How ‘Dune’ by Frank Herbert (1965) made use of Aristotle’s first four elements; plot, character, thought (theme), diction (expression of meaning).
The plot of this book is complex, covering several decades, and weaves sociopolitical, religious, technological and ecological strands together in a way that feels familiar and feasible 55 years after it was written. Whilst all these elements carry equal weight in the plot, I felt that ecology, namely the extreme constraints with respect to water and the way the planet’s inhabitants adapted to it, was the overriding ‘theme’, colouring every aspect of the tale.
The character development was done in various ways. Each chapter is preceded by an excerpt from a biographical account written by one of the minor characters. These provide a historian’s view of the protagonist, Paul Atreides, and sets context, again without the reader really noticing they are building this knowledge.

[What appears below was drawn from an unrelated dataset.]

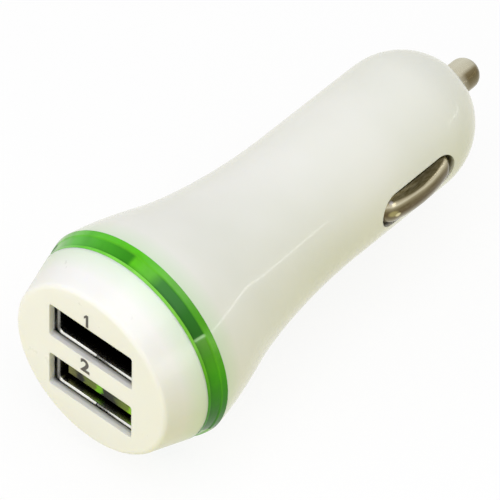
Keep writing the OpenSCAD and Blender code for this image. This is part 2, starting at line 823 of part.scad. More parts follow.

The development of the Paul Atreides character is largely achieved through the eyes of the other characters, particularly his mother, the Lady Jessica. There is far less development of the other characters, but I think the author found a good balance here; enough to make them tangible in the reader’s mind, and to demonstrate the importance of loyalties to both people and ideology, without slowing the pace of the plot.
I found Dune to be one of those rare stories where the style of writing and the plot are immediately so immersive that unknown words are understood just from context almost without the reader noticing.
I find myself still thinking about this story weeks after finishing it. After analysing it through this particular ‘lens’, I think it is exceptionally, subtly clever.